Propping a fifty-pound bag of dog food against the inside door to his
run and wedging the wheelbarrow against the outside gate, she then tended
to the dogs' needs. When all were washed, medicated and fed, she headed
for the house.
Edna planned to go back and watch
Henry until he regained consciousness. When she got out of the shower
she felt so exhausted, she thought she would lie down for a few minutes.
It was daylight when she woke up.
n the quiet light
of a new day, Edna knew she had made a big mistake. The computer notes
and all the events of the last week and a half now looked deluded, not
frightening. But she was stuck; she couldn't take him to the hospital
with all those homemade stitches. If Henry developed any complications
she would be guilty of more than just practicing medicine without a license.

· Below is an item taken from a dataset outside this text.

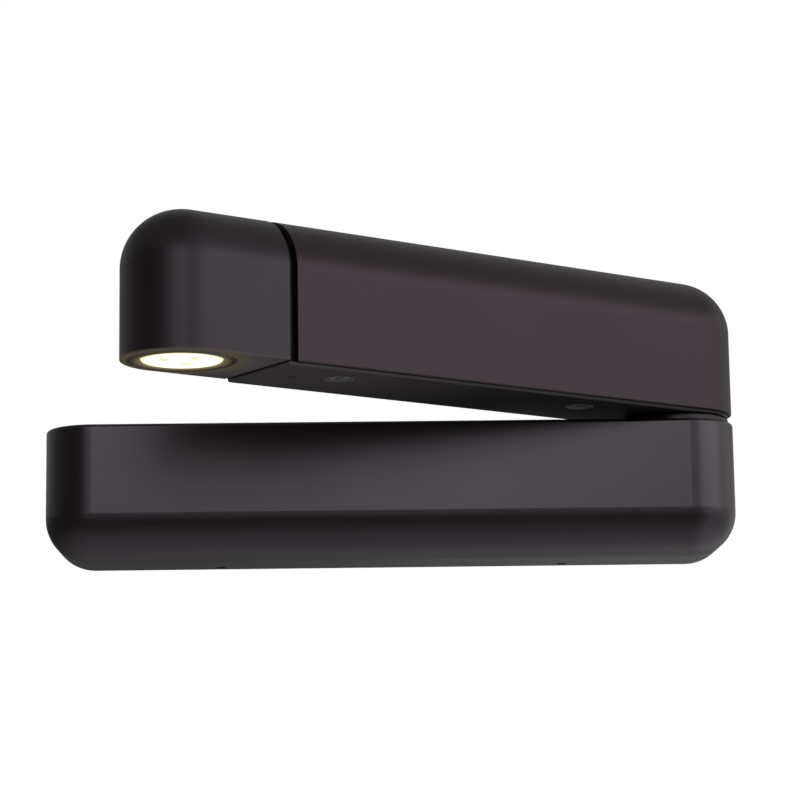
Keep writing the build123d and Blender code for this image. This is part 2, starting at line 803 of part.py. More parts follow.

However, since she had samples of
Henry's blood she could at least prove to herself conclusively that Henry
was human. She mailed one of the bloodstained towels to a friend who worked
at the State University. In her enclosed letter she explained that the
dogs had found this in the woods. She wondered if he could find somebody
in one of the departments who could tell, possibly from DNA, whether this
was animal or human blood?
Henry did not try to escape. He was
passive and acted depressed. He insisted on dressing his wounds himself
while she waited outside the door, but otherwise he made no demands. When
Edna peeked through the door at him, she always found him curled up with
his face to the wall. If she looked for more than a few seconds, he would
pull the blanket over his head. She had removed the barriers from his
doors. As the area remained clean, she guessed he was able to go some
distance to relieve himself but he always came back to his little nest
in the kennel.
For a week they ignored each other.
Edna left his food, bandages and Amoxicillin pills (borrowed
from the dogs) outside his door. In a few hours she would come back and
collect the dishes.
On the eighth day he didn't eat his
food. There was a note on the floor. It said, I need to contact
Oscar. Will you attach my computer to a phone jack downstairs and leave
the front door open this afternoon? It was the first time he had
asked for anything. Combined with the loss of appetite, Edna feared
the worst. Consequences or not, she was going to have to take him to a
hospital. She pulled the car over to the front of the kennel. When she
looked in his run, he was not there. She checked the crawl space and under
the deck. She took the dogs and scoured the woods but found no trace of
him. He did not come back that night.